Simon of Cyrene and the Legend of the Easter Egg, written by Terri DeGezelle and published by Pauline Books and Media, will make the perfect addition to any Easter basket. The book spreads 25 pages, including biographical information on Simon and a prayer for courage and compassion at the end.
The illustrations, by Gabhor Utomo, will speak to children and adults, giving a deep sense of place and the times, as well as the grit and compassion circling the carrying of the cross. The story unfolds to tell the story of Simon helping Jesus, and it also hits children where they live. It explains the meaning of the different colors of eggs they see in their Easter baskets every year, the same colors Simon saw so many years ago.
I was delighted to see this book come on the market. There are a lot of picture books that tell the story of Jesus and the manger to guide young children. From these stories, they recognize the little knickknacks of mangers with tiny animals, three kings, and the baby Jesus when they see them at holidays. Therefore, every time they see the little knickknacks, they think of the story of Mary and Joseph, the birth of Jesus.
But you don't see as many books take the Easter holiday and not only tell of its history, but bring something that kids look forward to every year, colored eggs, into the history, so the children will have a new understanding every time they set out to dye eggs.

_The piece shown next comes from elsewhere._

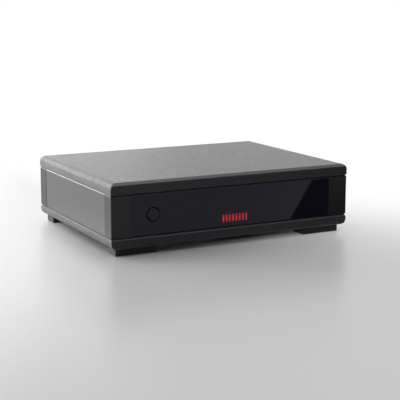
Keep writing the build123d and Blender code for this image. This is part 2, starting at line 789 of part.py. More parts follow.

Generally, I give an analytical review of picture books, discussing the amount of text versus illustrations, symbolism, rhyme or rhythm, or whatever will aid new writers in writing picture books. But this book is special. It's going to bring new meaning to a common custom––dying eggs––to so many children. For that reason, I'm skipping the analytical review until a future date and just discussing the things readers will enjoy about the book. I wanted to be sure you all had time to get a copy or two.